La traite négrière fut interdite par le congrès de Vienne, sur proposition de la Grande-Bretagne. Cette interdiction fut transposée en droit français par une ordonnance royale édictée par Louis XVIII en 1817. Les dispositions répressives furent aggravées progressivement par les lois de 1818, 1827 et 1831. Qualifiée de « délit » en 1818, la traite fut qualifiée de « crime » en 1827. Il y eut, sur cette question, une parfaite continuité dans la politique de Louis XVIII, de Charles X et de Louis-Philippe. Lors des débats de 1827, plusieurs orateurs, le duc de Broglie, le baron Hyde de Neuville et le comte de Kergorlay invoquèrent les exigences du christianisme pour réclamer l’abolition pure et simple de l’esclavage. « L’esclavage a existé dans toute l’Europe. Il a été détruit dans l’Europe chrétienne. Nous devons au christianisme le bienfait de cette régénération. Prions le roi de préparer dans sa sagesse les moyens d’étendre ce bienfait à nos frères d’une autre couleur », déclarait le comte de Kergorlay, pair de France, ultraroyaliste. Hyde de Neuville, député de la Nièvre, ultraroyaliste lui aussi, lui faisait écho quelques semaines plus tard : « Je ne serais point arrêté par cette considération secondaire que les colonies pourraient perdre à la cessation du trafic des Noirs. Avant tout, je verrais, Messieurs, ce que commande la Religion. Avant de m’occuper d’avoir du sucre et du café, je penserais à rester chrétien »[1].

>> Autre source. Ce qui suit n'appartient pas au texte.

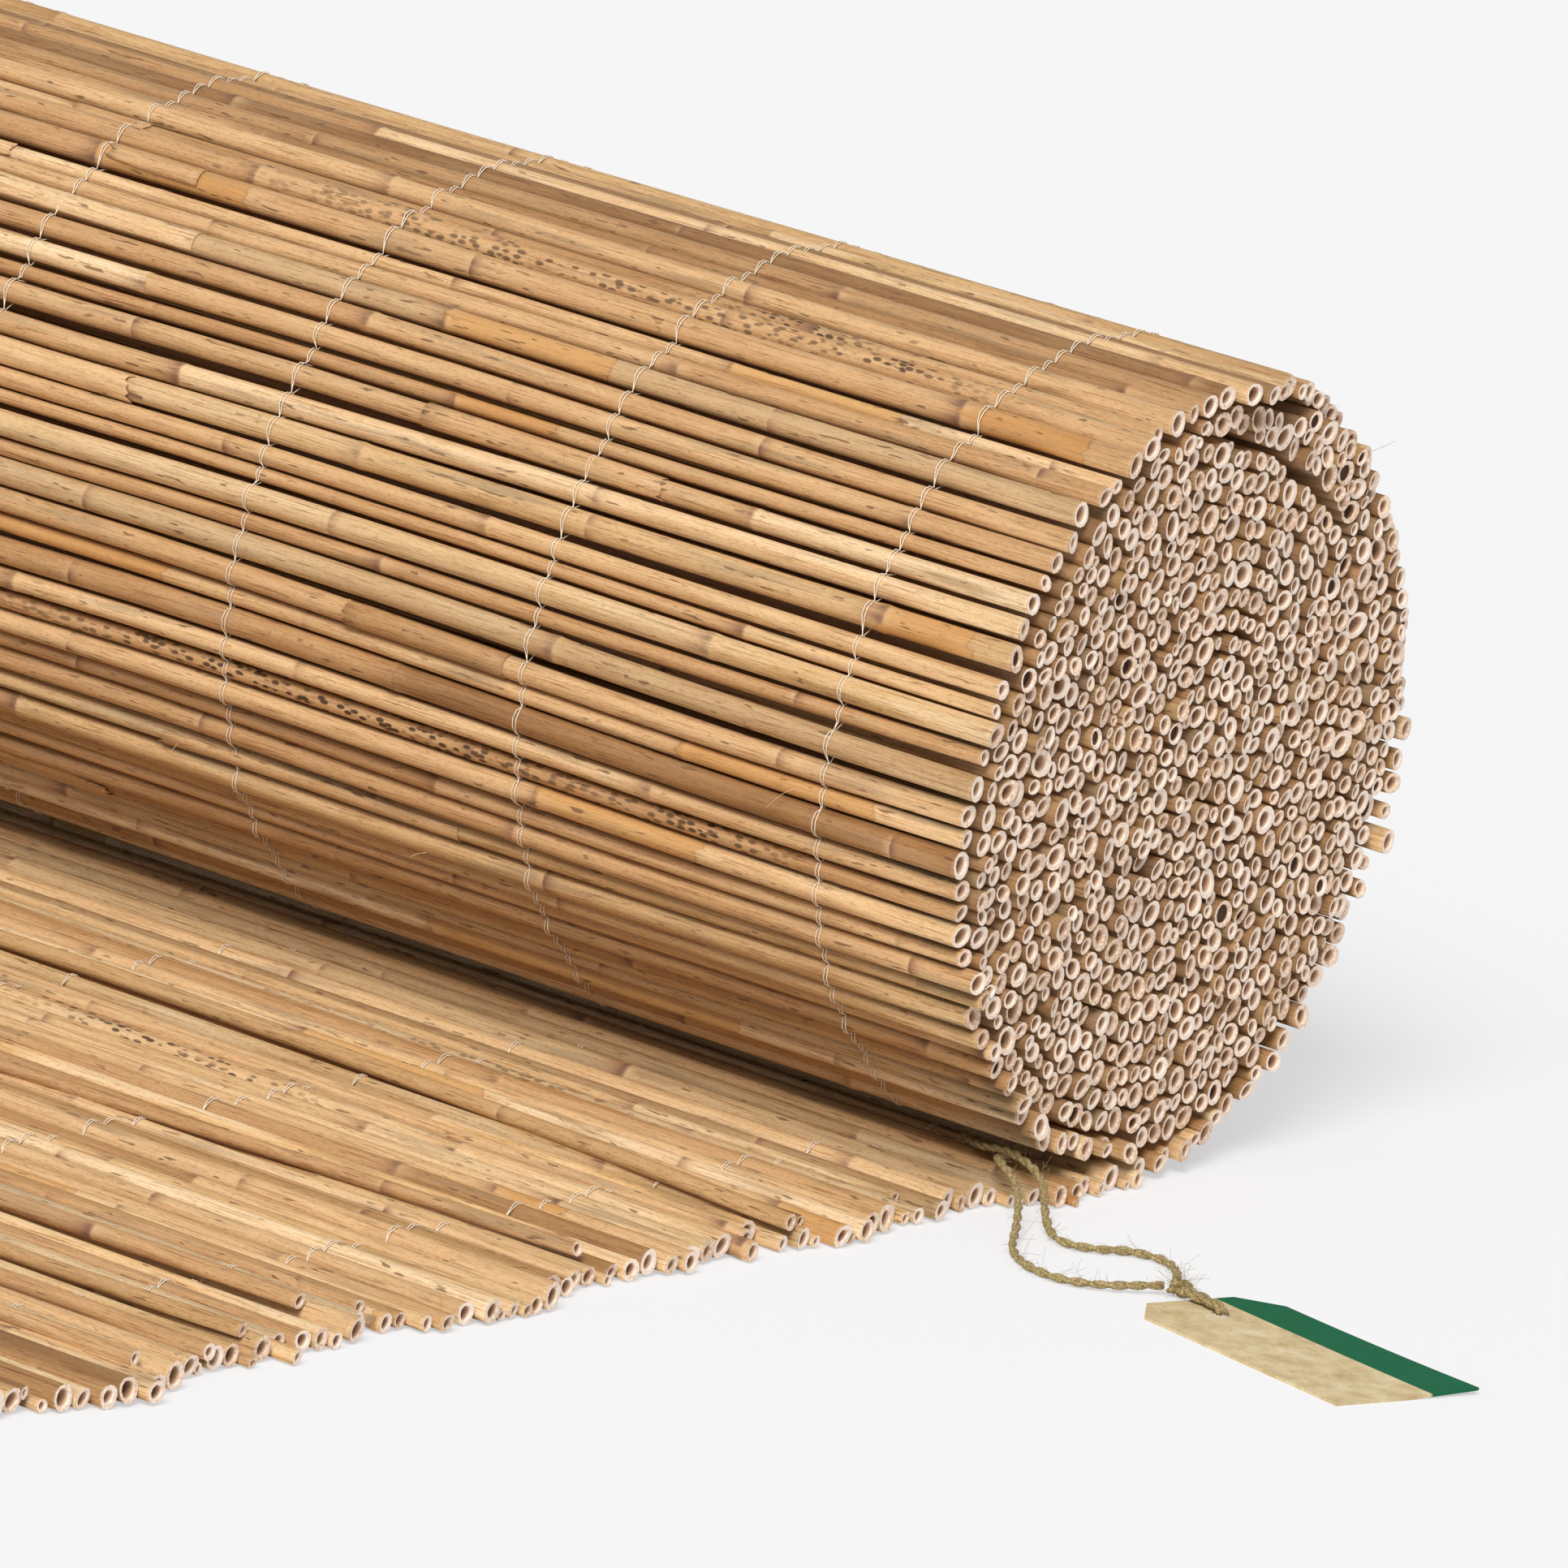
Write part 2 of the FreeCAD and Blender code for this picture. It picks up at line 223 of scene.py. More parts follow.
skin = add_node(tree, "Mix", {
    "Factor": scraps.outputs[0], 6: skin.outputs[2], 7: paint("#6A482A")}, **BLEND)
worn = add_node(tree, "MapRange", {"Value": broad.outputs["Fac"], 1: 0.55, 2: 0.7, 4: 0.65})
worn = add_node(tree, "Math", {0: worn.outputs[0], 1: covered.outputs[0]},
                operation="MULTIPLY")
skin = add_node(tree, "Mix", {
    "Factor": worn.outputs[0], 6: skin.outputs[2], 7: paint("#8F7352")}, **BLEND)
# node: 12 mm either side of the ring, drawn as one ramp with its strength in alpha
span = add_node(tree, "MapRange", {"Value": ring, 1: -12.0, 2: 12.0})
band = add_node(tree, "ValToRGB", {"Fac": span.outputs[0]}, stops=(
    (0.05, paint("#AC7E52", 0.0)), (0.25, paint("#A87850", 0.3)), (0.4, paint("#94684A", 0.7)),
    (0.475, paint("#7C5640", 0.9)), (0.52, paint("#7C5640", 0.8)), (0.56, paint("#DDB384", 0.5)),
    (0.64, paint("#E2BC8C", 0.25)), (0.8, paint("#E0B884", 0.0))))
stain = add_node(tree, "MapRange",
                 {"Value": broad.outputs["Fac"], 1: 0.38, 2: 0.62, 3: 0.1, 4: 1.0})
stain = add_node(tree, "Math", {0: stain.outputs[0], 1: band.outputs["Alpha"]},
                 operation="MULTIPLY")
skin = add_node(tree, "Mix", {
    "Factor": stain.outputs[0], 6: skin.outputs[2], 7: band.outputs[0]}, **BLEND)
# mould specks of 1 to 3 mm, in rows along the stalk
dots = add_node(tree, "Mapping", {"Vector": place, "Scale": (280, 600, 600)})
dots = add_node(tree, "TexVoronoi", {"Vector": dots.outputs[0], "Scale": 1.0})
dots = add_node(tree, "MapRange", {"Value": dots.outputs["Distance"], 1: 0.46, 2: 0.32})
here = add_node(tree, "MapRange", {"Value": broad.outputs["Fac"], 1: 0.34, 2: 0.44})
dots = add_node(tree, "Math", {0: dots.outputs[0], 1: here.outputs[0]}, operation="MULTIPLY")
dots = add_node(tree, "Math", {0: dots.outputs[0], 1: specks}, operation="MULTIPLY")
skin = add_node(tree, "Mix", {
    "Factor": dots.outputs[0], 6: skin.outputs[2], 7: paint("#4E3620")}, **BLEND)
tree.links.new(skin.outputs[2], shader.inputs["Base Color"])
gloss = add_node(tree, "MapRange", {"Value": is_bare.outputs[0], 3: 0.5, 4: 0.3})
tree.links.new(gloss.outputs[0], shader.inputs["Roughness"])
height = add_node(tree, "Math", {0: fine.outputs["Fac"], 1: grit.outputs["Fac"]})
relief = add_node(tree, "Bump",
                  {"Strength": 0.5, "Distance": 0.2 * MM, "Height": height.outputs[0]})
tree.links.new(relief.outputs[0], shader.inputs["Normal"])
shader.inputs["IOR"].default_value = 1.5

# Cut edge of the reed: the sawn cellulose wall, matt, pale and slightly pink, no two alike.
reed_cut, tree, shader = new_material("reed_cut_pale_fibre")
place = add_node(tree, "TexCoord").outputs["Object"]
seed = add_node(tree, "Attribute", attribute_name="seed").outputs["Fac"]
grain = add_node(tree, "TexNoise", {"Vector": place, "Scale": 1100.0, "Detail": 2.0})
mixed = add_node(tree, "Math", {0: seed, 1: 0.35, 2: -0.2}, operation="MULTIPLY_ADD")
mixed = add_node(tree, "Math", {0: mixed.outputs[0], 1: grain.outputs["Fac"]})
pale = add_node(tree, "ValToRGB", {"Fac": mixed.outputs[0]}, stops=(
    (0.15, paint("#CFA98A")), (0.36, paint("#F0D3B9")), (0.54, paint("#FDEAD9"))))
tree.links.new(pale.outputs[0], shader.inputs["Base Color"])
shader.inputs["Roughness"].default_value = 0.75
relief = add_node(tree, "Bump",
                  {"Strength": 0.5, "Distance": 0.3 * MM, "Height": grain.outputs["Fac"]})
tree.links.new(relief.outputs[0], shader.inputs["Normal"])

# Inside of the reed: soft papery pith, cream at the mouth, with painted shade that darkens it to deep brown
# towards the bottom of the bore.
reed_pith, tree, shader = new_material("reed_pith_painted_depth_shade")
depth = add_node(tree, "Attribute", attribute_name="depth").outputs["Fac"]
cream = add_node(tree, "ValToRGB", {"Fac": depth}, stops=(
    (0.0, paint("#E9CBAE")), (0.1, paint("#C09876")), (0.35, paint("#855F42")), (1.0, paint("#472E20"))))
tree.links.new(cream.outputs[0], shader.inputs["Base Color"])
shader.inputs["Roughness"].default_value = 0.85
REED_MATERIALS = [reed_skin, reed_cut, reed_pith]
# a distance in mm at which a node or a bare length no longer marks the skin
FAR_OFF = 30.0


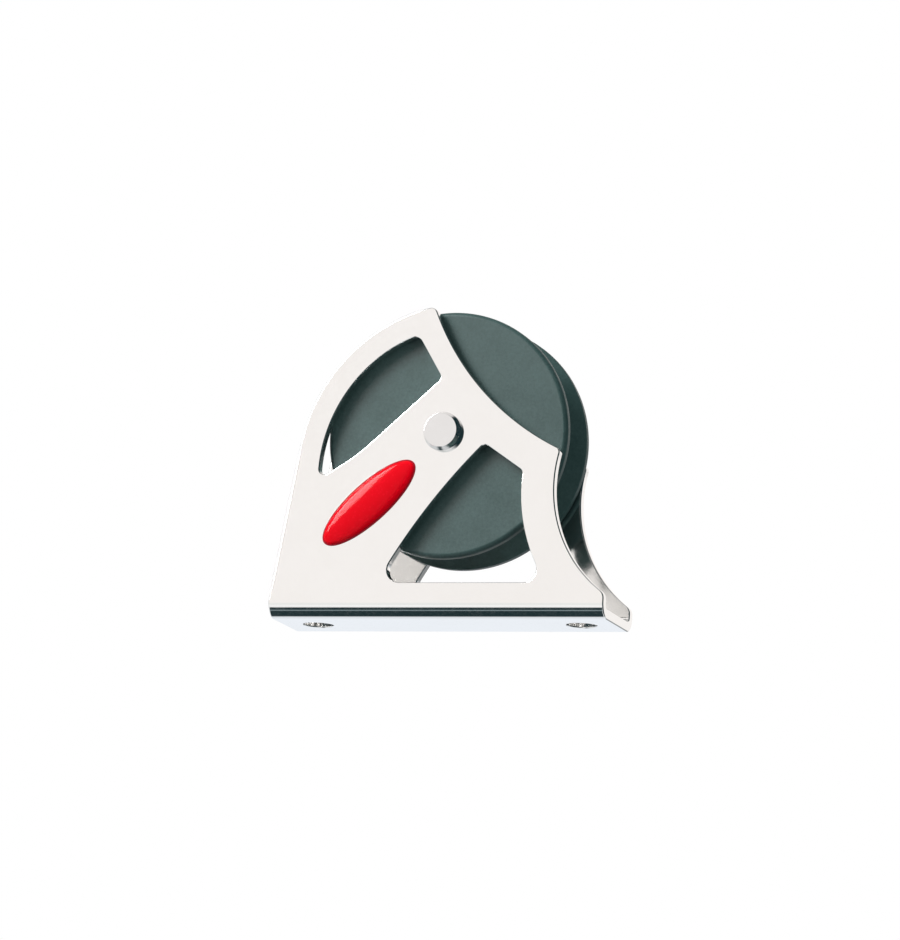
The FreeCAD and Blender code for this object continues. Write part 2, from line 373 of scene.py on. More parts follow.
class NodeTree:
    """The nodes of one material or world, wired by short calls."""

    def __init__(self, made: bpy.types.ID, output: str) -> None:
        """Clear the nodes of a material or world and give it an output of its kind."""
        self.made = made
        made.use_nodes = True
        made.node_tree.nodes.clear()
        self.output = self.add(output)

    @classmethod
    def of_material(cls, name: str) -> "NodeTree":
        """The nodes of a new material."""
        return cls(bpy.data.materials.new(name), "ShaderNodeOutputMaterial")

    def add(self, kind: str, settings: dict[str, object] | None = None, **sockets: object) -> bpy.types.Node:
        """Add a node.

        Args:
            kind: Blender's name of the node.
            settings: attributes of the node itself.
            sockets: value or output socket for each input, by its name with _ for a space.

        Returns:
            The node.
        """
        node = self.made.node_tree.nodes.new(kind)
        for key, value in (settings or {}).items():
            setattr(node, key, value)
        for key, value in sockets.items():
            self.feed(node.inputs[key.replace("_", " ")], value)
        return node

    def feed(self, socket: bpy.types.NodeSocket, value: object) -> None:
        """Link an output to an input, or set its value."""
        if isinstance(value, bpy.types.NodeSocket):
            self.made.node_tree.links.new(value, socket)
        else:
            socket.default_value = value

    def maths(self, operation: str, *values: object) -> bpy.types.NodeSocket:
        """Result of a math node over numbers or sockets."""
        node = self.add("ShaderNodeMath", {"operation": operation})
        for socket, value in zip(node.inputs, values):
            self.feed(socket, value)
        return node.outputs[0]

    def place(self, scale: Triple = (1, 1, 1), centre: Triple = (0, 0, 0)) -> bpy.types.NodeSocket:
        """Object coordinates in metres, moved to a centre and then scaled."""
        source = self.add("ShaderNodeTexCoord").outputs["Object"]
        moved = self.add("ShaderNodeVectorMath", {"operation": "SUBTRACT"})
        self.feed(moved.inputs[0], source)
        moved.inputs[1].default_value = [value * METRES_PER_MM for value in centre]
        return self.add("ShaderNodeMapping", Vector=moved.outputs[0], Scale=scale).outputs[0]

    def noise(self, where: bpy.types.NodeSocket, scale: float, detail: float = 3.0,
              roughness: float = 0.55) -> bpy.types.NodeSocket:
        """Value of a noise texture, 0 to 1 about one half."""
        return self.add("ShaderNodeTexNoise", Vector=where, Scale=scale, Detail=detail,
                        Roughness=roughness).outputs[0]

    def ramp(self, value: bpy.types.NodeSocket, low: float, high: float, at_low: float,
             at_high: float) -> bpy.types.NodeSocket:
        """The value carried evenly from one range to another and held at its ends."""
        return self.add("ShaderNodeMapRange", Value=value, From_Min=low, From_Max=high, To_Min=at_low,
                        To_Max=at_high).outputs[0]

    def spread(self, noise: bpy.types.NodeSocket, at_low: float, at_high: float) -> bpy.types.NodeSocket:
        """The range that a noise mostly fills, 0.3 to 0.7, carried to another one."""
        return self.ramp(noise, 0.3, 0.7, at_low, at_high)

    def between(self, share: bpy.types.NodeSocket, first: object, second: object,
                blend: str = "MIX") -> bpy.types.NodeSocket:
        """Colour between two colours, each a colour or a socket."""
        node = self.add("ShaderNodeMix", {"data_type": "RGBA", "blend_type": blend})
        self.feed(node.inputs[0], share)
        for socket, value in zip(node.inputs[6:8], (first, second)):
            self.feed(socket, (*value, 1) if isinstance(value, tuple) else value)
        return node.outputs[2]

    def mixed(self, share: bpy.types.NodeSocket, *shaders: bpy.types.NodeSocket) -> bpy.types.NodeSocket:
        """Shader between two shaders."""
        node = self.add("ShaderNodeMixShader")
        for socket, value in zip(node.inputs, (share, *shaders)):
            self.feed(socket, value)
        return node.outputs[0]

    def bump(self, height: bpy.types.NodeSocket, depth: float, strength: float) -> bpy.types.NodeSocket:
        """Normal of a height from 0 to 1 that stands for a depth in millimetres."""
        return self.add("ShaderNodeBump", Height=height, Distance=depth * METRES_PER_MM,
                        Strength=strength).outputs[0]

    def surface(self, **sockets: object) -> bpy.types.Material:
        """Finish with a Principled shader and return the material."""
        shader = self.add("ShaderNodeBsdfPrincipled", **sockets)
        self.feed(self.output.inputs["Surface"], shader.outputs[0])
        return self.made


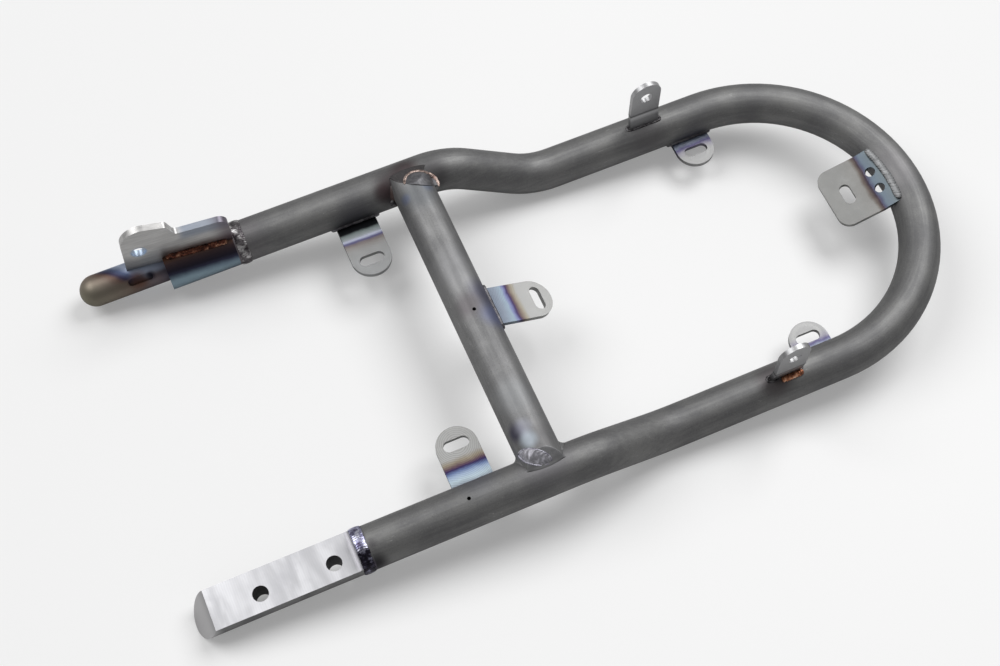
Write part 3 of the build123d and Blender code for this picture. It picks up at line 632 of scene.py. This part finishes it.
# beads round the feet of the upright tabs, and a thick run outboard of each: copper on the left, along the rear
# half of the foot only, and bright on the right
footBead = {"x": 263.2, "y": 95.1, "half": 9.75, "plateHalf": 1.5, "height": 0.8, "radius": 1.1, "pitch": 1.5,
            "sink": 0.2, "runFrom": {-1: -3.5, 1: -7.0}, "runTo": 11.0, "runPoints": 90, "runY": 98.1,
            "runHeight": 2.1, "runSide": 2.2, "runPitch": 1.8, "runSink": 0.1}
crest = tubeR - route["drop"]
for side, name, paint in ((-1, "left_upright_weld", welds["copperWeld"]),
                          (1, "right_upright_weld", welds["silverWeld"])):
    foot = (footBead["x"], side * footBead["y"], crest - footBead["sink"])
    path = loopPath(foot, (1, 0, 0), (0, 1, 0), footBead["half"], footBead["plateHalf"])
    grid = beadGrid(path, (0, 0, 1), footBead["height"], footBead["radius"], footBead["pitch"], True,
                    seeds["foot"] + side)
    makePiece("bead_" + name, grid, True, welds["darkWeld"], name)
    runX = footBead["x"] + np.linspace(footBead["runFrom"][side], footBead["runTo"], footBead["runPoints"])
    drop = tubeR - math.sqrt(tubeR**2 - (footBead["runY"] - route["rearY"])**2)
    runZ = crest - drop - footBead["runSink"]
    run = np.stack([runX, np.full_like(runX, side * footBead["runY"]), np.full_like(runX, runZ)], axis=1)
    grid = beadGrid(run, (0, 0, 1), footBead["runHeight"], footBead["runSide"], footBead["runPitch"], False,
                    seeds["run"] + side)
    makePiece("run_" + name, grid, False, paint, name)

# ring beads where the slugs meet the tube
ringBead = {"x": {-1: -4.1, 1: -1.4}, "half": {-1: 3.5, 1: 3.3}, "height": 0.8, "pitch": 1.3, "flatZ": 4.25,
            "within": 0.05}
for side, name, paint in ((-1, "left_slug_weld", slugWeldPaint()), (1, "right_slug_weld", welds["silverWeld"])):
    turn = fullTurn()
    out = np.stack([np.zeros_like(turn), np.cos(turn), np.sin(turn)], axis=1)
    centre = np.array([ringBead["x"][side], side * route["frontY"], 0.0])
    grid = beadGrid(centre + out * tubeR, out, ringBead["height"], ringBead["half"][side], ringBead["pitch"], True,
                    seeds["ring"] + side)
    if side < 0:
        # the inner side of the ring goes down to the slug's flat, over the flat's run-out
        fromAxis = np.hypot(grid[..., 1] - centre[1], grid[..., 2])
        inner = (fromAxis < tubeR - ringBead["within"]) & (grid[..., 2] > ringBead["flatZ"])
        grid[..., 2] = np.where(inner, ringBead["flatZ"], grid[..., 2])
    makePiece("bead_" + name, grid, True, paint, name)

# bead along the tall tab's foot, thick and bronze coloured
tallBead = {"from": (-45.4, 104.16, 12.69), "to": (-8.3, 100.68, 12.30), "out": (0, -0.6, 0.8), "height": 2.6,
            "half": 2.4, "pitch": 2.0}
start, end = np.array(tallBead["from"]), np.array(tallBead["to"])
path = start + (end - start) * samples(np.linalg.norm(end - start), False)[:, None]
grid = beadGrid(path, tallBead["out"], tallBead["height"], tallBead["half"], tallBead["pitch"], False,
                seeds["tallTab"])
makePiece("bead_tall_tab", grid, False, welds["bronzeWeld"], "right_mount_tab_weld")

# bead over the hoop bracket's outer edge, following the hoop
seam = {"edgeX": 387.6, "y": 3.1, "half": 19.8, "z": -22.9, "out": (0.3, 0, 1), "rise": 1.5, "wide": 3.1,
        "pitch": 1.8}
reach = samples(2 * seam["half"], False) * 2 * seam["half"] - seam["half"] + seam["y"]
seamX = route["hoopX"] + np.sqrt((seam["edgeX"] - route["hoopX"])**2 - reach**2)
path = np.stack([seamX, reach, np.full_like(reach, seam["z"])], axis=1)
grid = beadGrid(path, seam["out"], seam["rise"], seam["wide"], seam["pitch"], False, seeds["bracket"])
makePiece("bead_hoop_bracket", grid, False, welds["paleWeld"], "hoop_bracket_weld")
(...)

Préparée par les gouvernements successifs, expérimentée à Mayotte en 1846, l’abolition fut adoptée à l’unanimité par l’Assemblée nationale au printemps 1848 sur proposition de Victor Schœlcher, ce qui rendit le Code noir caduc.

[1]Cf. notre article : « La Restauration face à l’esclavage ; la loi du 25 avril 1827 contre la traite négrière », Revue de la nouvelle société des études sur la Restauration, 2012, pp. 125-144.